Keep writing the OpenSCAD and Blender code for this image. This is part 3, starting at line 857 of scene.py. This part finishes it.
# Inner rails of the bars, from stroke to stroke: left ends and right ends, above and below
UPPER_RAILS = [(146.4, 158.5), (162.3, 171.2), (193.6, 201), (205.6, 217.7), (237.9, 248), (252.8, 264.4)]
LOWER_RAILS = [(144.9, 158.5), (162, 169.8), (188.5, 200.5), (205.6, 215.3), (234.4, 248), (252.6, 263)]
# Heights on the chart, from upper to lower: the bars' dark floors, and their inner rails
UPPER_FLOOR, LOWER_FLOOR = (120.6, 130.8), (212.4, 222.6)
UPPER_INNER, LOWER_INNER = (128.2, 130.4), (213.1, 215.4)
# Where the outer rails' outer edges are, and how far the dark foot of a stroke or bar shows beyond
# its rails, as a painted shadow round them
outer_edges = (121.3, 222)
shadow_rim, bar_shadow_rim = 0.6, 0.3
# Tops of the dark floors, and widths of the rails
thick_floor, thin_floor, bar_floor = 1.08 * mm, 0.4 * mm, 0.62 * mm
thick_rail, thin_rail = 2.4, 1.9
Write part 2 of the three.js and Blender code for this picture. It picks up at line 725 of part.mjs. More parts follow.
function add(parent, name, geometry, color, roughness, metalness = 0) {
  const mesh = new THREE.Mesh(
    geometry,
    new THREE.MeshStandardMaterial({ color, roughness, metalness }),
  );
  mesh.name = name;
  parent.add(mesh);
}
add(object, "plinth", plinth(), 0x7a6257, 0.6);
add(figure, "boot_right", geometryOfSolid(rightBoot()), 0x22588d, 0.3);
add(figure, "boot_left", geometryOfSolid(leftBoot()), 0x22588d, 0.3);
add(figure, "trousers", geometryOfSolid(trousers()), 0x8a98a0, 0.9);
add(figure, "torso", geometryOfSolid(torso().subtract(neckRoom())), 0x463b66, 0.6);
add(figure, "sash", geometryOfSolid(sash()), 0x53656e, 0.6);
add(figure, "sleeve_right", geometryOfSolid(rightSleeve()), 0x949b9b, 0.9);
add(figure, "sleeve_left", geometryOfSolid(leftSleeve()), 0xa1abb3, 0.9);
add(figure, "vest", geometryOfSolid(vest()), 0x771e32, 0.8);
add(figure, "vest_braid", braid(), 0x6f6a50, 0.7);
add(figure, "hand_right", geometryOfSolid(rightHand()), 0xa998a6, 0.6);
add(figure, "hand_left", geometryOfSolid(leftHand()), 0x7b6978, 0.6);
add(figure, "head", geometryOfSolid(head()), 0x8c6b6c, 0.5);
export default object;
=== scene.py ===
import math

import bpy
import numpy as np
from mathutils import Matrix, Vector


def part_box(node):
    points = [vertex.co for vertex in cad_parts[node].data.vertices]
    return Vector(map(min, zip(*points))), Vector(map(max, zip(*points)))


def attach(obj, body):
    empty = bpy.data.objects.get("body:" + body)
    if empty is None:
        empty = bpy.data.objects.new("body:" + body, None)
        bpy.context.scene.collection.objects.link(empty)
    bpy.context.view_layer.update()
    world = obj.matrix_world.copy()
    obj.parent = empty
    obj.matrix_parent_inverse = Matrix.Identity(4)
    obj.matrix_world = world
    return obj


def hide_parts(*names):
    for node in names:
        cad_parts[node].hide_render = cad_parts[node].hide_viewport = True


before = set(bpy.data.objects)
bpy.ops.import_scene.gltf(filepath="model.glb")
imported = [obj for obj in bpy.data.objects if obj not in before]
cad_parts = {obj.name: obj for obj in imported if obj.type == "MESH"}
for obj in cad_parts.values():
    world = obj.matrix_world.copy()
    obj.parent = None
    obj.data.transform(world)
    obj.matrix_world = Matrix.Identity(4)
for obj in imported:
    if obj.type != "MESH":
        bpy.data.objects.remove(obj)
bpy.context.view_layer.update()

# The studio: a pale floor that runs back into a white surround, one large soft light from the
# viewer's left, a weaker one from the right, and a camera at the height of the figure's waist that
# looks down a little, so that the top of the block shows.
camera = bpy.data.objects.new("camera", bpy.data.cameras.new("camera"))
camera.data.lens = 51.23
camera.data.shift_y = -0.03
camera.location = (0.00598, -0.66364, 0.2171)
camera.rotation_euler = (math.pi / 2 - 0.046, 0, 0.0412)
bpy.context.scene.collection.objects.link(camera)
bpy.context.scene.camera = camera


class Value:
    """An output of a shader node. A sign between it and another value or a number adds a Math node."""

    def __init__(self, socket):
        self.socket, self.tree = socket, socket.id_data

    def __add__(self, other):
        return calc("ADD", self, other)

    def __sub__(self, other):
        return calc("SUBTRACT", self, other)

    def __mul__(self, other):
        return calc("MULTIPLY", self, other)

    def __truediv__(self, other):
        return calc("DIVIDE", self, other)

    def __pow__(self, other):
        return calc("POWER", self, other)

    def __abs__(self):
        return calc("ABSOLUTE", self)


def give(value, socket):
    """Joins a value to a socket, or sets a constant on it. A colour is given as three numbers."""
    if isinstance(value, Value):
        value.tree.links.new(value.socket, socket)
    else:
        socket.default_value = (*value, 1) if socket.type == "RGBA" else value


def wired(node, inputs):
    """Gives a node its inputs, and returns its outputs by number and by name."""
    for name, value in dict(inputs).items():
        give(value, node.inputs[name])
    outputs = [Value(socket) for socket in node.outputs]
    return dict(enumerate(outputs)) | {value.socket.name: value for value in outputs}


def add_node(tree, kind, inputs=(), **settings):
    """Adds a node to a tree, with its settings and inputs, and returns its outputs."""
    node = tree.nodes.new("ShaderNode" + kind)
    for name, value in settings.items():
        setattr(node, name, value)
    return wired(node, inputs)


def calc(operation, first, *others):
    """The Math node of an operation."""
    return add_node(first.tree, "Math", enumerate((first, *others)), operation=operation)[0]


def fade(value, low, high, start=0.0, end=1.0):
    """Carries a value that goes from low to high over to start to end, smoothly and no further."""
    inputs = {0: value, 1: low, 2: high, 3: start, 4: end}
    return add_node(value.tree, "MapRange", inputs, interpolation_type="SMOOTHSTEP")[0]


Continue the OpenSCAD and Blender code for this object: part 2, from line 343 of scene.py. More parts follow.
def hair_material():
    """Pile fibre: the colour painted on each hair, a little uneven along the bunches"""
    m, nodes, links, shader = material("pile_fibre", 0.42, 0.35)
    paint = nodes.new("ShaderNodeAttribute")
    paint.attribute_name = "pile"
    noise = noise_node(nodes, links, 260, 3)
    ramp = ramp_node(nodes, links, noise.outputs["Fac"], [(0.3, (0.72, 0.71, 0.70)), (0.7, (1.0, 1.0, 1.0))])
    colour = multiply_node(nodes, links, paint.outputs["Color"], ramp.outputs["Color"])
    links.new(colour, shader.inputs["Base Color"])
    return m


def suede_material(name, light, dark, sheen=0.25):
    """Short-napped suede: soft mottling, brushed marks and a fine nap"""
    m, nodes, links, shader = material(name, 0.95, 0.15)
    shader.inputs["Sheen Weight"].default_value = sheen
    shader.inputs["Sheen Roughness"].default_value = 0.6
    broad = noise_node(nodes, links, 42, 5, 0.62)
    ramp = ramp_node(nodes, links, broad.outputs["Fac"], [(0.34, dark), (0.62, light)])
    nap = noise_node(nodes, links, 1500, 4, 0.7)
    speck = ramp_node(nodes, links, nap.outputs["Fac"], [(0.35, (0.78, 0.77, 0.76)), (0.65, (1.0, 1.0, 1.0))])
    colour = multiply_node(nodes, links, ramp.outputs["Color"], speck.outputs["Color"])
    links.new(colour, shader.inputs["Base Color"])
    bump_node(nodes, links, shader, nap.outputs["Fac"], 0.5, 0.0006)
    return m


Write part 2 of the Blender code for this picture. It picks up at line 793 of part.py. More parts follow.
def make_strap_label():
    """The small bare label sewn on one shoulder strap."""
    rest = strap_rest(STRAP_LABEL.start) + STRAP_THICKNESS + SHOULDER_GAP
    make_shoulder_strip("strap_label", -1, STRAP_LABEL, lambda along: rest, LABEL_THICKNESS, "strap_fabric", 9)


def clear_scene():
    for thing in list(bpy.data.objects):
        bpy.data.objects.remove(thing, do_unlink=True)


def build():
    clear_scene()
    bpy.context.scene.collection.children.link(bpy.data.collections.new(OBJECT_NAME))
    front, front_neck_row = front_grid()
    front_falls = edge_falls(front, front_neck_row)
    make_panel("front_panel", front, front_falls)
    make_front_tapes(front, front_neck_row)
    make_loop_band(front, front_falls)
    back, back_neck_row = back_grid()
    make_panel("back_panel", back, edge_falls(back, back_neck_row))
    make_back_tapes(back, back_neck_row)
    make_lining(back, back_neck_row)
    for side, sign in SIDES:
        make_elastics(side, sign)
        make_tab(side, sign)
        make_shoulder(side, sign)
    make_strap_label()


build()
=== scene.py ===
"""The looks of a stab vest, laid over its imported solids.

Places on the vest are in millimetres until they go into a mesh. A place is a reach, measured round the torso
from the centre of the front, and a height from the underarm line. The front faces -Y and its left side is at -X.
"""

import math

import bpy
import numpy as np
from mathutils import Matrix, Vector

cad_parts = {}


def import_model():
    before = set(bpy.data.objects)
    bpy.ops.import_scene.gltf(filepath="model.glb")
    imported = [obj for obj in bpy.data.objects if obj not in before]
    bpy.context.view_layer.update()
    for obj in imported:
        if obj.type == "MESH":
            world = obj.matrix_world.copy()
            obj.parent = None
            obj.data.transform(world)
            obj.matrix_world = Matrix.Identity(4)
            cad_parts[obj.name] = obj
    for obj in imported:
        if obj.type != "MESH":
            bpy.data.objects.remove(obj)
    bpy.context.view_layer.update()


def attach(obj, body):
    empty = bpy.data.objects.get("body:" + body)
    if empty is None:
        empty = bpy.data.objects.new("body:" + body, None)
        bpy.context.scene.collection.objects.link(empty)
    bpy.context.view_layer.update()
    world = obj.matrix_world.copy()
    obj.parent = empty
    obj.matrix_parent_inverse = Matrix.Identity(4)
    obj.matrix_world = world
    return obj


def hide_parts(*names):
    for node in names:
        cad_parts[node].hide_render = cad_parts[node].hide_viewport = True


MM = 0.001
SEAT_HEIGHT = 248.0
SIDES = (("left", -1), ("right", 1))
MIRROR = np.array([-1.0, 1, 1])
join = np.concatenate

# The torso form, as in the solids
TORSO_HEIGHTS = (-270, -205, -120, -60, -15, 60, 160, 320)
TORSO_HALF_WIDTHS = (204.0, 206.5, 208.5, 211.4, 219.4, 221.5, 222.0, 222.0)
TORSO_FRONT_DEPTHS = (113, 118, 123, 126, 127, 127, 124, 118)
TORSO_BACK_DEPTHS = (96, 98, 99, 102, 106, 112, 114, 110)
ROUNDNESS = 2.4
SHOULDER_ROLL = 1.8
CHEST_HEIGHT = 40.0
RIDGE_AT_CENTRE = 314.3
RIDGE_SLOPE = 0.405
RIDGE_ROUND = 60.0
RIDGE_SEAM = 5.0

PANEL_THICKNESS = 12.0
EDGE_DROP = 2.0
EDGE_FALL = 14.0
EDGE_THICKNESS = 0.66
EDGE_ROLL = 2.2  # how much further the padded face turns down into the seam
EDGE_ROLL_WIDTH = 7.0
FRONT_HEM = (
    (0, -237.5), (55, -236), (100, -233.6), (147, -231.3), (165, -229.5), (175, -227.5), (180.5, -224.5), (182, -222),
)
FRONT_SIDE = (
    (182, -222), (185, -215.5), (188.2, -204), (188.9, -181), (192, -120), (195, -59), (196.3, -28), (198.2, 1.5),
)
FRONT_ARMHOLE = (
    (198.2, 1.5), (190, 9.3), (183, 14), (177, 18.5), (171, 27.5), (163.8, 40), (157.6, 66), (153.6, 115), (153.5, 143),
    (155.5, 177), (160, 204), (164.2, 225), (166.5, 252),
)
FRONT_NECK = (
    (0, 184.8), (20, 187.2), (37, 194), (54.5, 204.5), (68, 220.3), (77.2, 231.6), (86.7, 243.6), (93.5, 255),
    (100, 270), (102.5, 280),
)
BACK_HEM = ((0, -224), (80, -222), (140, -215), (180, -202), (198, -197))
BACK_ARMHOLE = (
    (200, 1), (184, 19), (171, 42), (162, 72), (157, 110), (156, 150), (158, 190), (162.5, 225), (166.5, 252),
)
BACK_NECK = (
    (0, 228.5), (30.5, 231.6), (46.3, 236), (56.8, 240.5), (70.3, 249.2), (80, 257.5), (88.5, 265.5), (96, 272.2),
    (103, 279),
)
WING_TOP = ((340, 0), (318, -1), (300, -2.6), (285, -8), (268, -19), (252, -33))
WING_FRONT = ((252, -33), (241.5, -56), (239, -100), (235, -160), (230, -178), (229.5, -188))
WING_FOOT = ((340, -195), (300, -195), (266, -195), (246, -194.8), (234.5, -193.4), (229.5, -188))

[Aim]
Return the opening line of the data and every line after it through the line containing "thick_rail, thin_rail = 2.4, 1.9", please, exactly as written and with nothing added.

[Output for this exercise]
Keep writing the OpenSCAD and Blender code for this image. This is part 3, starting at line 857 of scene.py. This part finishes it.
# Inner rails of the bars, from stroke to stroke: left ends and right ends, above and below
UPPER_RAILS = [(146.4, 158.5), (162.3, 171.2), (193.6, 201), (205.6, 217.7), (237.9, 248), (252.8, 264.4)]
LOWER_RAILS = [(144.9, 158.5), (162, 169.8), (188.5, 200.5), (205.6, 215.3), (234.4, 248), (252.6, 263)]
# Heights on the chart, from upper to lower: the bars' dark floors, and their inner rails
UPPER_FLOOR, LOWER_FLOOR = (120.6, 130.8), (212.4, 222.6)
UPPER_INNER, LOWER_INNER = (128.2, 130.4), (213.1, 215.4)
# Where the outer rails' outer edges are, and how far the dark foot of a stroke or bar shows beyond
# its rails, as a painted shadow round them
outer_edges = (121.3, 222)
shadow_rim, bar_shadow_rim = 0.6, 0.3
# Tops of the dark floors, and widths of the rails
thick_floor, thin_floor, bar_floor = 1.08 * mm, 0.4 * mm, 0.62 * mm
thick_rail, thin_rail = 2.4, 1.9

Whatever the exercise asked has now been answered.